Understanding how plants cope with stressful conditions is essential if we are to use genetic approaches to produce crops that grow well in harsh environments — an important goal as agriculture feels the effects of climate change. A recent study significantly advances our understanding of how plants alter their gene expression programmes to cope with abiotic stress, revealing that the relevant transcriptional responses are determined to a large extent by the identity of specific cell types.

Dinneny, Long and colleagues used the root of Arabidopsis thaliana as a model system to investigate transcriptional responses to high levels of salt — an increasingly widespread type of stress as drought affects larger areas of the planet. Previous studies have identified sets of genes that are upregulated in response to increased salinity but they have generally treated the root as a whole, leaving a gap in our knowledge about responses in specific root tissues. In the new study, the authors used cell sorting to separate out cell types and monitored transcriptional changes in different longitudinal and radial root zones using microarrays.

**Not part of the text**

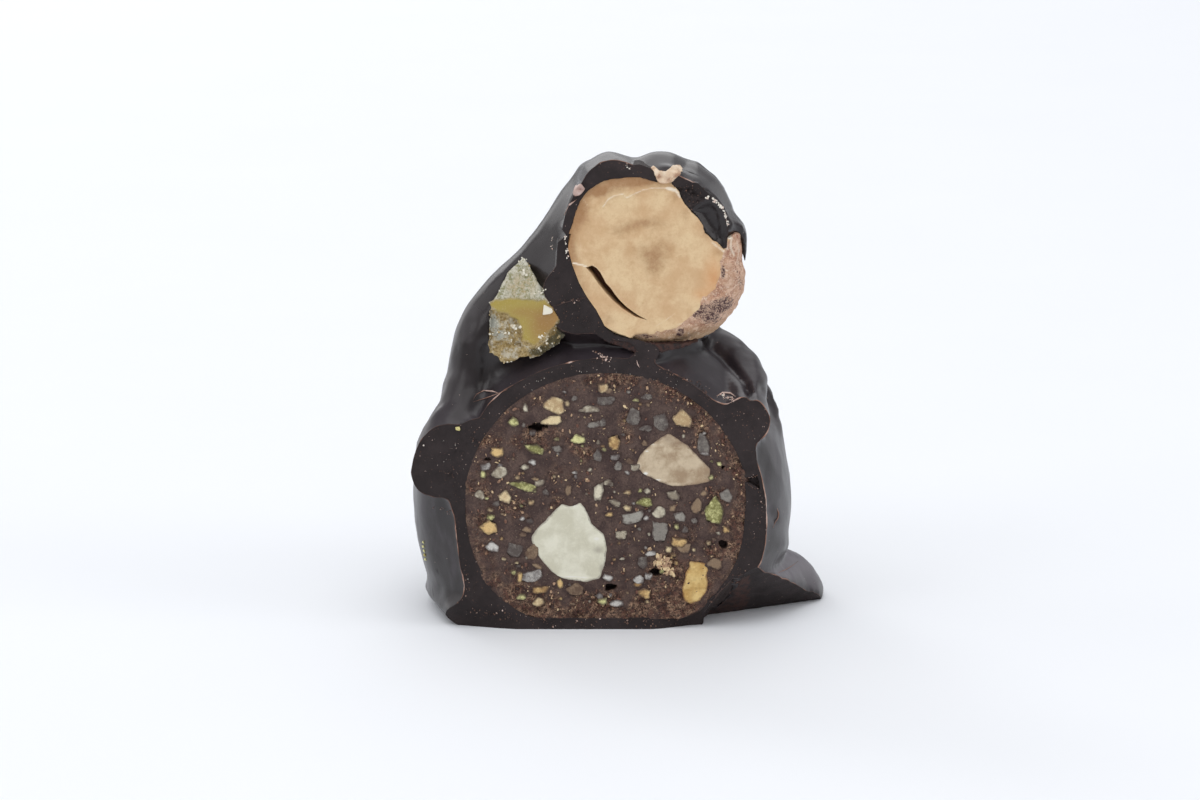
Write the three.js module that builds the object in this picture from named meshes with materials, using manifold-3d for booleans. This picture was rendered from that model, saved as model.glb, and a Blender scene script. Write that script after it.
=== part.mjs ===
// A dark chocolate truffle, sliced from top to bottom by one straight knife cut.
// A ball of nut ganache sits in a thick chocolate coat. A hazelnut and a lump of candied fruit ride
// on top, held by the same coat, which has run down in rolls and set in a foot round the base.
//
// Millimetres, +Z up. The knife's plane is Y = 0 and the cut faces look along -Y.
// The group stands with its origin on the floor, on the axis of the coated ball.

import * as THREE from "three";
import Module from "manifold-3d";
import { mergeVertices } from "three/addons/utils/BufferGeometryUtils.js";
import { MarchingCubes } from "three/addons/objects/MarchingCubes.js";
import { ConvexGeometry } from "three/addons/geometries/ConvexGeometry.js";

const wasm = await Module();
wasm.setup();

// ---- driving dimensions ----

const BODY = { at: [0, 7.8, 8.8], radius: 14.9 }; // the coated ball, which the floor flattens
const SKIRT = { ring: 13.0, thickness: 1.4, height: 0.55 }; // the foot that the coat sets in
const GANACHE = { at: [0.2, 7.4, 10.6], radii: [13.1, 12.9, 11.9], sag: 2.6, base: 0.95 };
const NUT = { at: [3.7, 3.2, 29.45], radii: [7.1, 7.1, 7.05] };
const NUT_CHIP = { at: [9.9, -0.5, 33.4], radius: 3.6 }; // missing from the nut, filled with coat
const CHIP_DISH = { at: [8.8, -0.5, 33.2], radii: [2.2, 1.2, 2.6] }; // the hollow in that filling
const SHELL = 0.4; // the thinnest chocolate over the nut
const GAP = 0.1; // between neighbouring pieces
const DRIP_RELIEF = 0.9; // how far the drips at the back stand out of the ball
const GRAIN_RELIEF = 0.15; // how far the cut grains stand out of the ganache

const COAT_CELL = 1.08; // size of the cells that the coat's surface is drawn in
const FAR = 60; // further than any point of the truffle

// ---- melted forms, as distance fields ----

// Each form is a function of (x, y, z) that gives the distance to its surface, negative inside.

const ball = ([cx, cy, cz], radius) => (x, y, z) => Math.hypot(x - cx, y - cy, z - cz) - radius;

const ellipsoid = ([cx, cy, cz], [rx, ry, rz]) => (x, y, z) => {
  const u = (x - cx) / rx;
  const v = (y - cy) / ry;
  const w = (z - cz) / rz;
  const reach = Math.hypot(u, v, w);
  return (reach * (reach - 1)) / Math.max(Math.hypot(u / rx, v / ry, w / rz), 1e-6);
};

// The side of a plane that its normal points away from.
const halfSpace = ([px, py, pz], normal) => {
  const [nx, ny, nz] = new THREE.Vector3(...normal).normalize().toArray();
  return (x, y, z) => (x - px) * nx + (y - py) * ny + (z - pz) * nz;
};

// A level ring round the body's axis, whose edge wanders in and out like a melted rim.
const wavyRing = ([cx, cy], { ring, thickness, height }) => (x, y, z) => {
  const turn = Math.atan2(y - cy, x - cx);
  const edge = ring + 0.3 * Math.sin(3 * turn + 1) + 0.25 * Math.sin(7 * turn);
  return Math.hypot(Math.hypot(x - cx, y - cy) - edge, z - height) - thickness;
};

// A roll of chocolate: a smooth curve through stops [x, y, z, radius], as thick as they say.
function roll(stops, steps = 18) {
  const path = new THREE.CatmullRomCurve3(stops.map(([x, y, z]) => new THREE.Vector3(x, y, z)));
  const girth = new THREE.CatmullRomCurve3(stops.map((stop) => new THREE.Vector3(stop[3], 0, 0)));
  const beads = [];
  for (let i = 0; i <= steps; i++) {
    const { x, y, z } = path.getPoint(i / steps);
    beads.push([x, y, z, girth.getPoint(i / steps).x]);
  }
  return (x, y, z) => {
    let nearest = Infinity;
    for (let i = 0; i < steps; i++) {
      const [ax, ay, az, ar] = beads[i];
      const [bx, by, bz, br] = beads[i + 1];
      const [dx, dy, dz] = [bx - ax, by - ay, bz - az];
      const along = ((x - ax) * dx + (y - ay) * dy + (z - az) * dz) / (dx * dx + dy * dy + dz * dz);
      const t = Math.min(1, Math.max(0, along));
      const off = Math.hypot(x - ax - t * dx, y - ay - t * dy, z - az - t * dz);
      nearest = Math.min(nearest, off - ar - t * (br - ar));
    }
    return nearest;
  };
}

// Two forms run together over a fillet of about the given width, and one form kept within another.
const blend = (a, b, width) => {
  const share = Math.max(width - Math.abs(a - b), 0) / width;
  return Math.min(a, b) - (share * share * width) / 4;
};
const within = (a, b, width) => -blend(-a, -b, width);

// ---- the coat ----

const body = ball(BODY.at, BODY.radius);
const leftFlat = halfSpace([-11.0, 0, 5.5], [-0.7, -0.7, -0.1]);
const skirt = wavyRing(BODY.at, SKIRT);
const rightFoot = ellipsoid([12.0, 10.8, 0.0], [5.8, 6.2, 3.7]);

const shell = ellipsoid(NUT.at, NUT.radii.map((r) => r + SHELL));
const rightBump = ball([4.95, 4.3, 31.2], 5.9);
const leftBump = roll([
  [1.2, -1.5, 34.0, 3.0],
  [1.0, 3.0, 33.7, 3.2],
  [1.3, 7.0, 32.2, 3.6],
  [2.2, 9.6, 28.5, 3.4],
]);
const bareSide = halfSpace([10.2, 2.0, 31.0], [0.71, -0.35, -0.61]);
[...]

A striking finding was that most genes that show expression changes in response to high levels of salt do so in a cell type-specific way, with a smaller number of genes being affected across multiple cell types. Furthermore, the authors showed clear differences in the functional categories of genes that are up- or downregulated in each root zone. Notably, genes that had been identified as being stress responsive in previous studies generally underwent transcriptional changes in more than one cell type, highlighting the need for studies that take differences between root zones into account.

How are these cell type-specific responses generated? Previous studies of canonical stress-response pathways have identified sequence elements that direct transcriptional activation or repression of target genes. However, promoter analysis revealed that these elements do not account for stress-mediated regulation of most genes that are regulated in a zone-specific way. Furthermore, components of stress-response signalling pathways — such as the hormone asbscisic acid — seem to regulate both zone-specific and more generalized expression changes, but through a different set of sequence elements to those that they use in canonical responses. To investigate the possible role of cell-fate specification in cell type-specific responses to salt stress, the authors examined expression profiles in three mutants that show abnormal epidermal cell-fate decisions and identified four sets of genes, the expression of which is both salt-sensitive and dependent on correct epidermal patterning.

Importantly, these findings extend to other types of abiotic stress: the authors showed that the transcriptional response to iron deficiency also has a large zone-specific component. So, this study sets the scene for a new direction in understanding how plants adapt to stress, centred on the interplay between regulators of cell identity and signals from the environment. Extending such studies to other types of stress and to agriculturally relevant species might ultimately lead to much needed new crop-improvement strategies.